Juicing the Comely Cantaloupe

Cantaloupe is one of the most popular melons in America. They are at their best from June through August, the juicy fruit’s peak season of ripeness, lushness, and all around freshness.

My favorite summer Cantaloupe Chiller is as follows:

  • 1 cantaloupe, deseeded and rind removed
  • 5-7 ice cubes
  • 2 Tbs or less of honey or agave nectar
  • A dash of cinnamon

Juice the cantaloupe and then mix with the ice, sweetener, and cinnamon

History

The cantaloupe is named after the Italian village of Cantalup, the birthplace of the first cultivation of this luscious fruit. It is also know as a “rock melon” in various parts of the world, presumably due to its outward appearance.

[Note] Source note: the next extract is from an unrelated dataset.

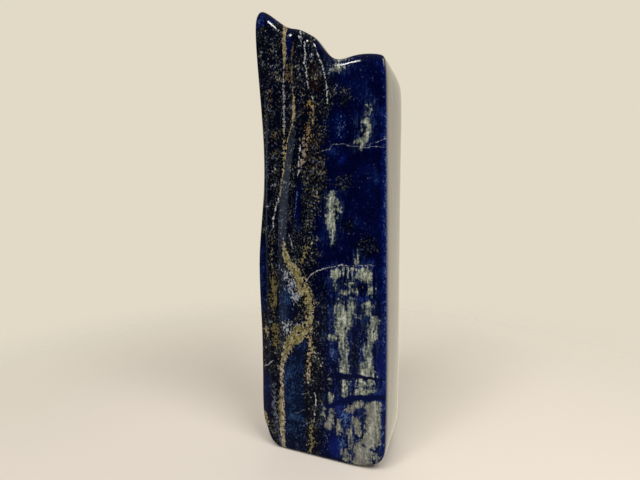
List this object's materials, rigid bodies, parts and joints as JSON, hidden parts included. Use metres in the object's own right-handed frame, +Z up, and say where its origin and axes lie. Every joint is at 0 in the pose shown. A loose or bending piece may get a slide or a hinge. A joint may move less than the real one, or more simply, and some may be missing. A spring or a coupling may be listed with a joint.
{
  "type": "lapis lazuli freeform",
  "caption": "Tall polished lapis lazuli slab with a rounded left peak, a saddle and a level right shoulder, standing on its own flat foot as a display stone.",
  "frame": {"origin": "centre of the stone's box, on the surface it stands on", "axes": "+Z up along the height, +Y from the front face to the back face, +X to the right seen from the front"},
  "size_m": [0.0826, 0.0469, 0.2583],
  "materials": {
    "lapis": "high polish"
  },
  "bodies": {
    "root": {"lapis_stone": "lapis"}
  },
  "joints": []
}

The origins of the cantaloupe are thought to be India, Africa, or ancient Persia.

Nutrition

Cantaloupe gets an A for Awesome when it comes to nutritional density. And it also gets an A for Vitamin A due to the cantaloupes beta-carotene content, which can be used as beta-carotene or converted to Vitamin A in the body. One cup of cantaloupe provides over 100% of the daily value for Vitamin A, a vitamin that, along with beta-carotene, is vital for healthy vision. It is said that cantaloupe is necessary for healthy eyes and  for the prevention cataracts. That same 1 cup serving is happily only 56 calories.

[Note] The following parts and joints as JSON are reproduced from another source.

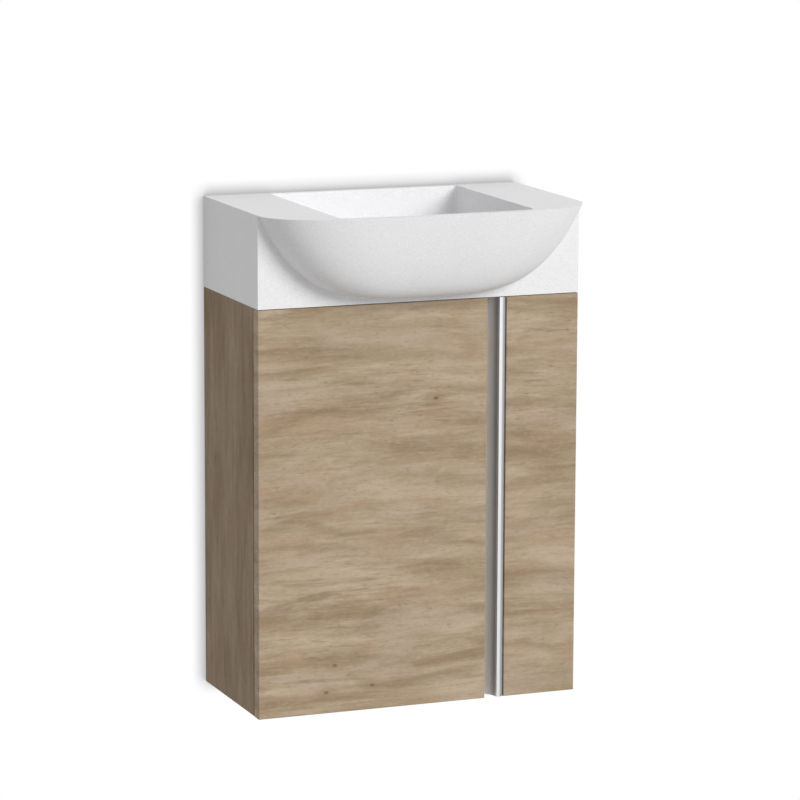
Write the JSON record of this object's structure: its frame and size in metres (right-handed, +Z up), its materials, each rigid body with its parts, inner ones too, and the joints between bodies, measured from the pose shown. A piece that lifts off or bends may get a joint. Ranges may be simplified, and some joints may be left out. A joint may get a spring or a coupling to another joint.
{
  "type": "wall-hung vanity unit",
  "caption": "Wall-hung vanity unit: cast mineral basin with a swelling bowl on a wood-decor cabinet with a hinged door, fixed front and metal handle channel.",
  "frame": {"origin": "centre of the basin's rear face on the wall, at the height of its two wall studs", "axes": "+X to the right seen from the front, +Y into the wall, +Z up"},
  "size_m": [0.45, 0.2967, 0.665],
  "materials": {
    "mineral": "satin cast mineral, white with a fine speckle",
    "oak_front": "matt oak decor, grain running across",
    "oak_carcass": "matt oak decor, grain running up",
    "aluminium": "brushed",
    "steel": "zinc-plated",
    "chrome": "polished",
    "plastic": "matt, pale grey",
    "rubber": "matt black"
  },
  "bodies": {
    "cabinet": {"basin": "mineral", "stud_left": "steel", "stud_right": "steel", "washer_left": "steel", "washer_right": "steel", "nut_left": "steel", "nut_right": "steel", "waste_body": "chrome", "waste_cap": "chrome", "waste_gasket": "rubber", "waste_nut": "plastic", "side_panel_left": "oak_carcass", "side_panel_right": "oak_carcass", "bottom_panel": "oak_carcass", "back_rail_upper": "oak_carcass", "back_rail_lower": "oak_carcass", "stile": "oak_carcass", "front_rail": "oak_carcass", "shelf": "oak_carcass", "shelf_pin_left_rear": "steel", "shelf_pin_left_front": "steel", "shelf_pin_right_rear": "steel", "shelf_pin_right_front": "steel", "handle_channel": "aluminium", "fixed_front": "oak_front", "front_bracket_upper": "steel", "front_bracket_lower": "steel", "buffer_left": "plastic", "buffer_right": "plastic", "hinge_pin_upper": "steel", "hinge_pin_lower": "steel", "hinge_arm_upper": "steel", "hinge_arm_lower": "steel", "hinge_plate_upper": "steel", "hinge_plate_lower": "steel", "hinge_screw_upper": "steel", "hinge_screw_lower": "steel", "hanger_left": "plastic", "hanger_right": "plastic", "hanger_hook_left": "steel", "hanger_hook_right": "steel", "hanger_screw_left_lower": "steel", "hanger_screw_left_upper": "steel", "hanger_screw_right_lower": "steel", "hanger_screw_right_upper": "steel", "wall_plate_left": "steel", "wall_plate_right": "steel"},
    "door": {"door": "oak_front", "hinge_cup_upper": "steel", "hinge_cup_lower": "steel"}
  },
  "joints": [
    {"name": "door_hinge", "type": "hinge", "parent": "cabinet", "child": "door", "pos_m": [-0.218, -0.2095, -0.335], "axis": [0, 0, -1], "range_deg": [0, 94]}
  ]
}
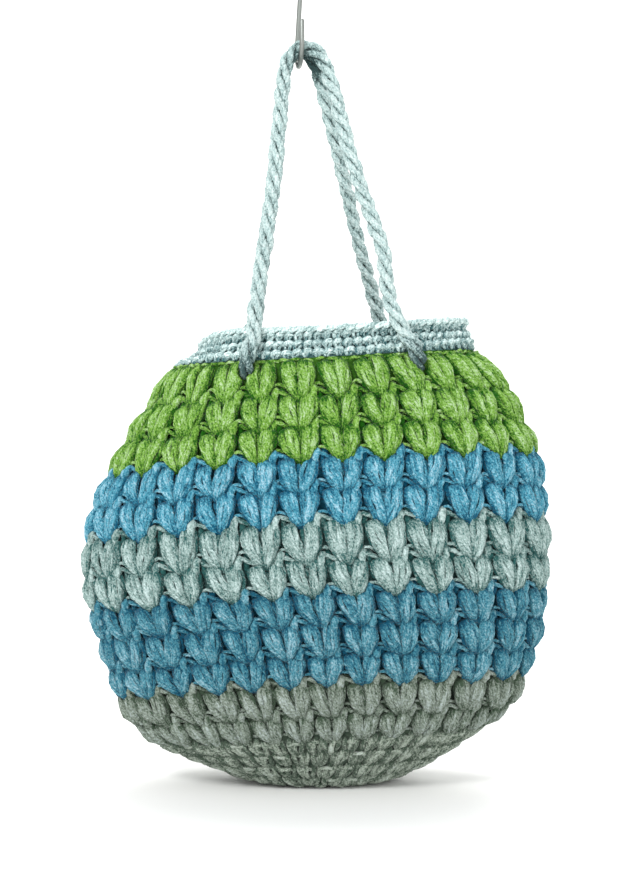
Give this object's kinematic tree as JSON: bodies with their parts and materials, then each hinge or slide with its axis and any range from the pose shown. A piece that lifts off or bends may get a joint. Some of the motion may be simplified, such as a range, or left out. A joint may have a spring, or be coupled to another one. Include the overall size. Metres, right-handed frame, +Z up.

Cantaloupe is also a fantastic source for Vitamin C which powers up our immune system. Vitamin C is capital at rousing our white cells to fight infection and directly eliminates many bacteria and viruses. Vitamin C’s other super power is to revitalize Vitamin E after it has been forced into dormancy by free radicals. A one cup serving of cantaloupe contains over 110% of the daily recommended value of Vitamin C.

Cantaloupe also offers potassium, vitamin B6, dietary fiber, folate, and niacin (Vitamin B3). This combination provides for blood sugar stability through quality carbohydrates combined with fiber.

Choosing a Cantaloupe

Tap the melon with your hand, and if you hear a hollow sound, keep checking that ‘lope. If the melon feels heavy and does not have any bruises or soft spots, then you’re in good shape. The rinds color underneath the netting should be yellow or cream.

Determining Ripeness

If a cantaloupe is firm, leave it at room temperature from one to several days as needed. The texture of the skin will soften yet not indent. The flesh of the fruit will become softer and juicier if the cantaloupe is allowed to ripen naturally.

Preparation and Storage

Bacteria can grow on the surface of a cantaloupe (and most melons for that matter), so wash the outside of the fruit before cutting into it for juicing or eating. Cut the cantaloupe in half and scoop out the seeds and netting. It is best to juice without the rind because the rind can clog up the juicer and doesn’t add any good flavor to the juice. Peel only the amount of cantaloupe you’ll be using and then cover the rest with plastic wrap and store in the fridge. The nutrients in cantaloupe stay active and close to 100% for up to six days as long as it is chilled.